Two inquiries must be made: First, is this the goal of the statute? Second, if not, is it a consequence so intertwined with the ends of the legislation that it must be endured to accomplish the purpose of the law?
The purpose of the statute is to retain for usefulness pre-existing lots of satisfactory size, even though they do not quite meet zoning limits as to size. It is a sort of limited grandfather clause allowing for limited development on previously laid-out lots that is not seen as unduly disruptive of the desired ends of zoning. It is with this concept in mind that we speak of the statute as more truly applying to not-yet-built-upon "small lots."

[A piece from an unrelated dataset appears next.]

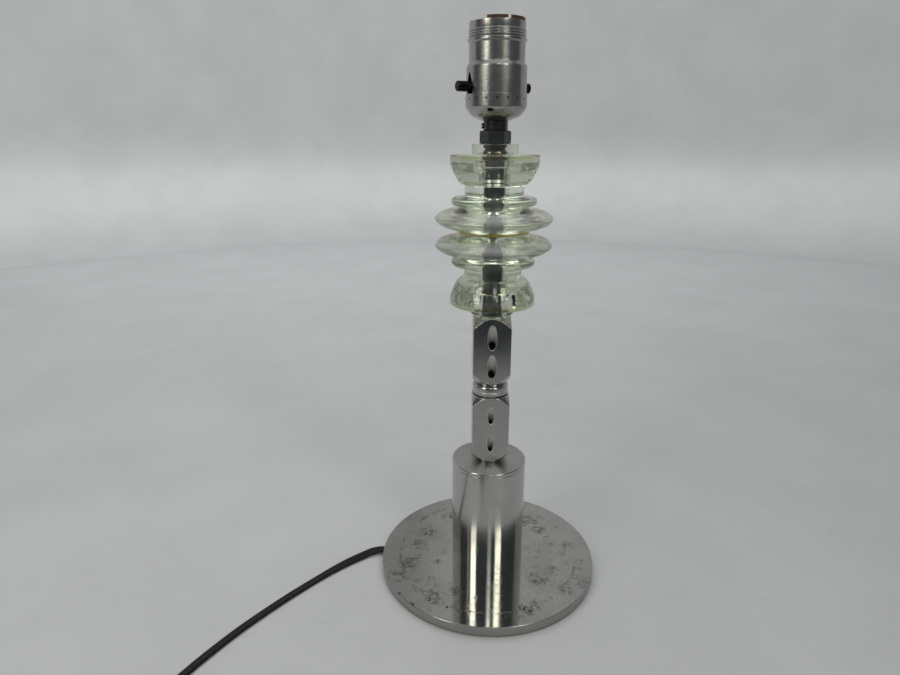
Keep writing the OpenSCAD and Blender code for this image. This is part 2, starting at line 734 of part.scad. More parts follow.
base_disc();
felt_pad();
base_screws();
column_plug();
column_tube();
column_cap();
pipe_washer();
pipe_nut();
lamp_pipe();
lower_post();
spacer_ring();
upper_post();
lower_insulator();
bond_line();
upper_insulator();
core_tube();
bright_sleeve();
threaded_nipple();
collar_bushing();
collar_gasket();
lock_nut();
socket_stem();
stem_screw();
socket_cap();
cap_insulator();
socket_shell();
shell_liner();
bulb_screw_shell();
centre_contact();
switch_body();
switch_bar();
terminal_screws();
lead_wires();
inner_cord();
cord_run();
cord_coil();
cord_tail();
plug_relief();
plug_body();
plug_blades();
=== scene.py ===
"""Table lamp of two glass insulators on an aluminium stand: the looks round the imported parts."""

import json
import math

import bmesh
import bpy
import numpy as np
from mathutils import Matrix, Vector


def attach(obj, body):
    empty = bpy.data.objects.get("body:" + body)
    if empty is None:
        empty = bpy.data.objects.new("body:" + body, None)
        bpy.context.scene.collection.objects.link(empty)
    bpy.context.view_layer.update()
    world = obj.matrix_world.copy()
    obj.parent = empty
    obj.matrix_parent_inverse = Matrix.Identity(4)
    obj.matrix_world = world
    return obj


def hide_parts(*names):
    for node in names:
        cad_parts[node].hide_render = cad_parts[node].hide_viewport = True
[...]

In any event, given the limited purpose of qualifying such lots for basic use within the zoning division, and weighing the disarray to be brought about by unlimited application of the language, we hold that the statutory function is exhausted when it brings the "small lot" within the zone as a basic unit, and does not continue to operate to give such lots expanded privileges not available to standard lots in the division. For that to be the interpretation would be to stand the zoning law on its head and defeat its regulatory purpose.
The court below correctly so read the law, and we concur.